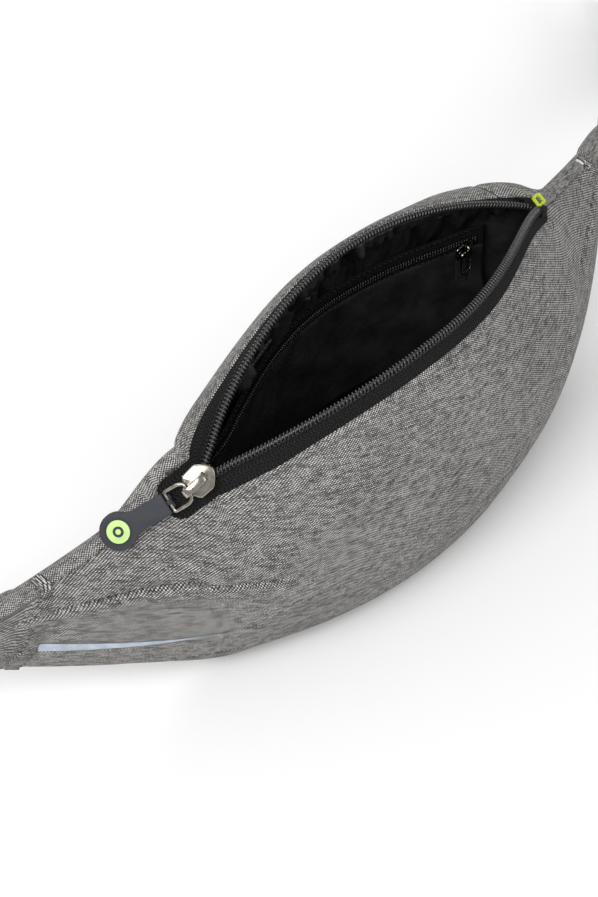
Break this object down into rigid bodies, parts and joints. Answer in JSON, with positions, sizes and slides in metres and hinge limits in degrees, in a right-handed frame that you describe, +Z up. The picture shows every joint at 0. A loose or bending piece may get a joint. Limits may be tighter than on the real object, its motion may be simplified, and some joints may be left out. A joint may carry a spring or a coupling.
{
  "type": "waist bag",
  "caption": "Grey woven waist bag with an open curved zip mouth, a black lining with an inner zip pocket, tapering side wings and a webbing belt with a side-release buckle.",
  "frame": {"origin": "middle of the bag's flat base, on the floor", "axes": "+X along the bag towards the zip's closed end, +Y towards the wearer's back, +Z up"},
  "size_m": [0.6182, 0.2032, 0.1422],
  "materials": {
    "fabric_grey": "heather plain weave",
    "mesh_black": "spacer mesh",
    "reflective": "satin reflective film",
    "tape_black": "herringbone tape",
    "coil_black": "glossy nylon coil",
    "accent_yellow": "woven thread",
    "nickel": "warm nickel plate",
    "rubber_slate": "matt moulded rubber",
    "accent_green": "matt printed rubber",
    "lining_black": "light polyester lining",
    "label_black": "satin label",
    "webbing_black": "ribbed webbing",
    "plastic_black": "fine moulded grain"
  },
  "bodies": {
    "bag": {"front_panel": "fabric_grey", "lower_band": "fabric_grey", "bottom_panel": "fabric_grey", "back_panel": "fabric_grey", "top_panel_main": "fabric_grey", "top_panel_end": "fabric_grey", "back_pad": "mesh_black", "wing_left": "fabric_grey", "wing_right": "fabric_grey", "binding_left": "fabric_grey", "binding_right": "fabric_grey", "reflective_strip": "reflective", "zip_tape_front": "tape_black", "zip_tape_back": "tape_black", "zip_coil_front": "coil_black", "zip_coil_back": "coil_black", "zip_end_tab": "tape_black", "end_tab_mark": "accent_yellow", "lining_front": "lining_black", "lining_base": "lining_black", "lining_back": "lining_black", "inner_binding": "tape_black", "pocket_panel": "lining_black", "pocket_zip_tape": "tape_black", "pocket_zip_coil": "coil_black", "blank_label": "label_black", "webbing_left": "webbing_black", "webbing_right": "webbing_black", "web_keeper": "webbing_black", "web_tail": "webbing_black"},
    "slider": {"slider_body": "nickel"},
    "pull": {"pull_frame": "nickel"},
    "rubber": {"rubber_pull": "rubber_slate", "pull_disc": "accent_green"},
    "pocket_slider": {"pocket_slider": "nickel"},
    "pocket_pull": {"pocket_pull": "nickel"},
    "plug": {"buckle_plug": "plastic_black"},
    "socket": {"buckle_socket": "plastic_black"}
  },
  "joints": [
    {"name": "main_zip_slide", "type": "slide", "parent": "bag", "child": "slider", "axis": [1, 0, 0], "range_m": [0, 0.18], "deforming": ["zip_tape_back", "zip_coil_back", "lining_back", "zip_tape_front", "zip_coil_front", "lining_front", "back_panel", "top_panel_main", "back_pad", "pocket_panel", "pocket_zip_tape", "pocket_zip_coil"]},
    {"name": "main_pull_swing", "type": "hinge", "parent": "slider", "child": "pull", "pos_m": [-0.10479, -0.00156, 0.11306], "axis": [-0.0716, -0.7681, -0.6362], "range_deg": [-120, 0]},
    {"name": "rubber_swing", "type": "hinge", "parent": "pull", "child": "rubber", "pos_m": [-0.11087, 0.00246, 0.10889], "axis": [-0.0716, -0.7681, -0.6362], "range_deg": [-90, 0]},
    {"name": "pocket_zip_slide", "type": "slide", "parent": "bag", "child": "pocket_slider", "axis": [-1, 0, 0], "range_m": [0, 0.1]},
    {"name": "pocket_pull_swing", "type": "hinge", "parent": "pocket_slider", "child": "pocket_pull", "pos_m": [0.073, 0.01869, 0.094], "axis": [1, 0, 0], "range_deg": [-80, 0]},
    {"name": "socket_swing", "type": "hinge", "parent": "bag", "child": "socket", "pos_m": [-0.25304, 0.0757, 0.03825], "axis": [0, 0, 1], "range_deg": [-30, 30]},
    {"name": "plug_swing", "type": "hinge", "parent": "bag", "child": "plug", "pos_m": [0.30351, 0.11945, 0.0166], "axis": [0, 0, 1], "range_deg": [-30, 30]}
  ]
}
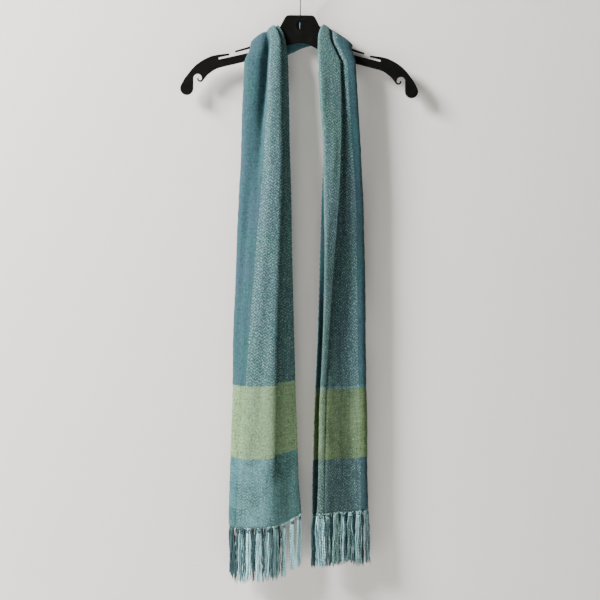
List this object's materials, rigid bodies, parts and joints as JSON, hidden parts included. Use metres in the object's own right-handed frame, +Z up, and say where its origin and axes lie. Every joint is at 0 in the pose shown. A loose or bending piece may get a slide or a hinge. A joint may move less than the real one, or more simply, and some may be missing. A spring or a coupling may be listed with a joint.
{
  "type": "scarf on hanger",
  "caption": "Long woven scarf with green and teal bands and knotted fringes, draped over both arms of a flat black hanger with a wire hook.",
  "frame": {"origin": "top of the inside of the hanger's hook, where a rail bears", "axes": "+Z up out of the hook, +X to the viewer's right, the scarf's front faces -Y"},
  "size_m": [0.4309, 0.0518, 1.1018],
  "materials": {
    "teal_weave": "soft matt hand-woven twill, teal and blue with green bands",
    "fringe_yarn": "loose matt yarn ends in pale and dark teal",
    "matt_black_plastic": "matt black moulded plastic",
    "hook_wire": "dark plain wire"
  },
  "bodies": {
    "root": {"scarf_left_drop": "teal_weave", "scarf_neck": "teal_weave", "scarf_right_drop": "teal_weave", "fringe_left": "fringe_yarn", "fringe_right": "fringe_yarn", "hanger_plate": "matt_black_plastic", "hanger_hook": "hook_wire"}
  },
  "joints": []
}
§ §
The problem: Extract all the material, leaving every line as it is.

Expected answer:
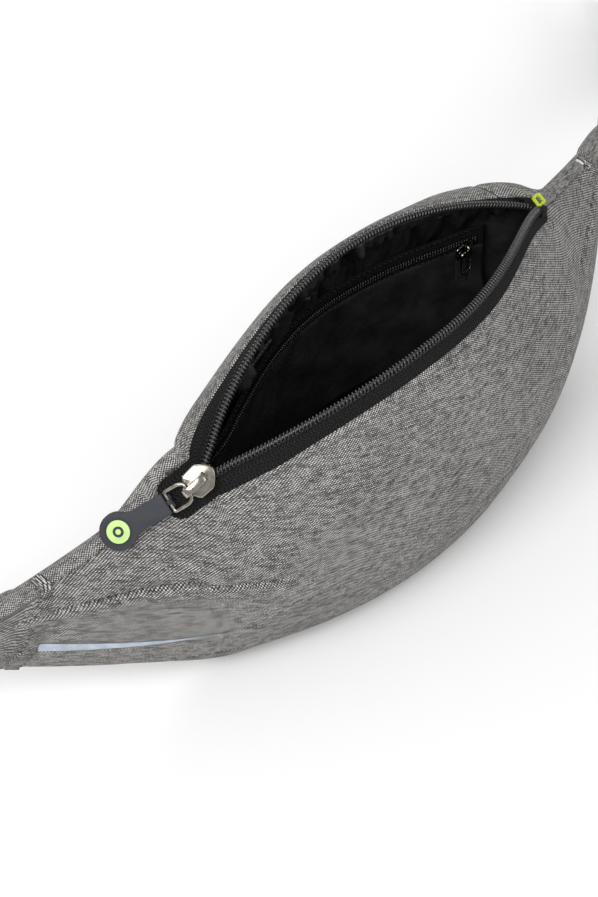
Break this object down into rigid bodies, parts and joints. Answer in JSON, with positions, sizes and slides in metres and hinge limits in degrees, in a right-handed frame that you describe, +Z up. The picture shows every joint at 0. A loose or bending piece may get a joint. Limits may be tighter than on the real object, its motion may be simplified, and some joints may be left out. A joint may carry a spring or a coupling.
{
  "type": "waist bag",
  "caption": "Grey woven waist bag with an open curved zip mouth, a black lining with an inner zip pocket, tapering side wings and a webbing belt with a side-release buckle.",
  "frame": {"origin": "middle of the bag's flat base, on the floor", "axes": "+X along the bag towards the zip's closed end, +Y towards the wearer's back, +Z up"},
  "size_m": [0.6182, 0.2032, 0.1422],
  "materials": {
    "fabric_grey": "heather plain weave",
    "mesh_black": "spacer mesh",
    "reflective": "satin reflective film",
    "tape_black": "herringbone tape",
    "coil_black": "glossy nylon coil",
    "accent_yellow": "woven thread",
    "nickel": "warm nickel plate",
    "rubber_slate": "matt moulded rubber",
    "accent_green": "matt printed rubber",
    "lining_black": "light polyester lining",
    "label_black": "satin label",
    "webbing_black": "ribbed webbing",
    "plastic_black": "fine moulded grain"
  },
  "bodies": {
    "bag": {"front_panel": "fabric_grey", "lower_band": "fabric_grey", "bottom_panel": "fabric_grey", "back_panel": "fabric_grey", "top_panel_main": "fabric_grey", "top_panel_end": "fabric_grey", "back_pad": "mesh_black", "wing_left": "fabric_grey", "wing_right": "fabric_grey", "binding_left": "fabric_grey", "binding_right": "fabric_grey", "reflective_strip": "reflective", "zip_tape_front": "tape_black", "zip_tape_back": "tape_black", "zip_coil_front": "coil_black", "zip_coil_back": "coil_black", "zip_end_tab": "tape_black", "end_tab_mark": "accent_yellow", "lining_front": "lining_black", "lining_base": "lining_black", "lining_back": "lining_black", "inner_binding": "tape_black", "pocket_panel": "lining_black", "pocket_zip_tape": "tape_black", "pocket_zip_coil": "coil_black", "blank_label": "label_black", "webbing_left": "webbing_black", "webbing_right": "webbing_black", "web_keeper": "webbing_black", "web_tail": "webbing_black"},
    "slider": {"slider_body": "nickel"},
    "pull": {"pull_frame": "nickel"},
    "rubber": {"rubber_pull": "rubber_slate", "pull_disc": "accent_green"},
    "pocket_slider": {"pocket_slider": "nickel"},
    "pocket_pull": {"pocket_pull": "nickel"},
    "plug": {"buckle_plug": "plastic_black"},
    "socket": {"buckle_socket": "plastic_black"}
  },
  "joints": [
    {"name": "main_zip_slide", "type": "slide", "parent": "bag", "child": "slider", "axis": [1, 0, 0], "range_m": [0, 0.18], "deforming": ["zip_tape_back", "zip_coil_back", "lining_back", "zip_tape_front", "zip_coil_front", "lining_front", "back_panel", "top_panel_main", "back_pad", "pocket_panel", "pocket_zip_tape", "pocket_zip_coil"]},
    {"name": "main_pull_swing", "type": "hinge", "parent": "slider", "child": "pull", "pos_m": [-0.10479, -0.00156, 0.11306], "axis": [-0.0716, -0.7681, -0.6362], "range_deg": [-120, 0]},
    {"name": "rubber_swing", "type": "hinge", "parent": "pull", "child": "rubber", "pos_m": [-0.11087, 0.00246, 0.10889], "axis": [-0.0716, -0.7681, -0.6362], "range_deg": [-90, 0]},
    {"name": "pocket_zip_slide", "type": "slide", "parent": "bag", "child": "pocket_slider", "axis": [-1, 0, 0], "range_m": [0, 0.1]},
    {"name": "pocket_pull_swing", "type": "hinge", "parent": "pocket_slider", "child": "pocket_pull", "pos_m": [0.073, 0.01869, 0.094], "axis": [1, 0, 0], "range_deg": [-80, 0]},
    {"name": "socket_swing", "type": "hinge", "parent": "bag", "child": "socket", "pos_m": [-0.25304, 0.0757, 0.03825], "axis": [0, 0, 1], "range_deg": [-30, 30]},
    {"name": "plug_swing", "type": "hinge", "parent": "bag", "child": "plug", "pos_m": [0.30351, 0.11945, 0.0166], "axis": [0, 0, 1], "range_deg": [-30, 30]}
  ]
}
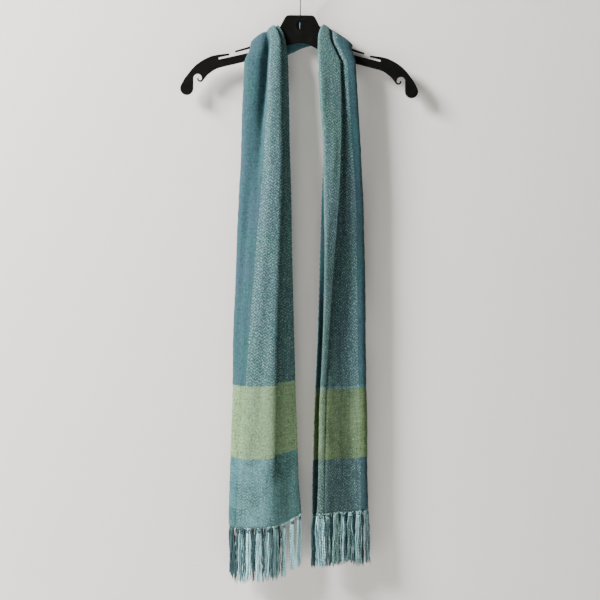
List this object's materials, rigid bodies, parts and joints as JSON, hidden parts included. Use metres in the object's own right-handed frame, +Z up, and say where its origin and axes lie. Every joint is at 0 in the pose shown. A loose or bending piece may get a slide or a hinge. A joint may move less than the real one, or more simply, and some may be missing. A spring or a coupling may be listed with a joint.
{
  "type": "scarf on hanger",
  "caption": "Long woven scarf with green and teal bands and knotted fringes, draped over both arms of a flat black hanger with a wire hook.",
  "frame": {"origin": "top of the inside of the hanger's hook, where a rail bears", "axes": "+Z up out of the hook, +X to the viewer's right, the scarf's front faces -Y"},
  "size_m": [0.4309, 0.0518, 1.1018],
  "materials": {
    "teal_weave": "soft matt hand-woven twill, teal and blue with green bands",
    "fringe_yarn": "loose matt yarn ends in pale and dark teal",
    "matt_black_plastic": "matt black moulded plastic",
    "hook_wire": "dark plain wire"
  },
  "bodies": {
    "root": {"scarf_left_drop": "teal_weave", "scarf_neck": "teal_weave", "scarf_right_drop": "teal_weave", "fringe_left": "fringe_yarn", "fringe_right": "fringe_yarn", "hanger_plate": "matt_black_plastic", "hanger_hook": "hook_wire"}
  },
  "joints": []
}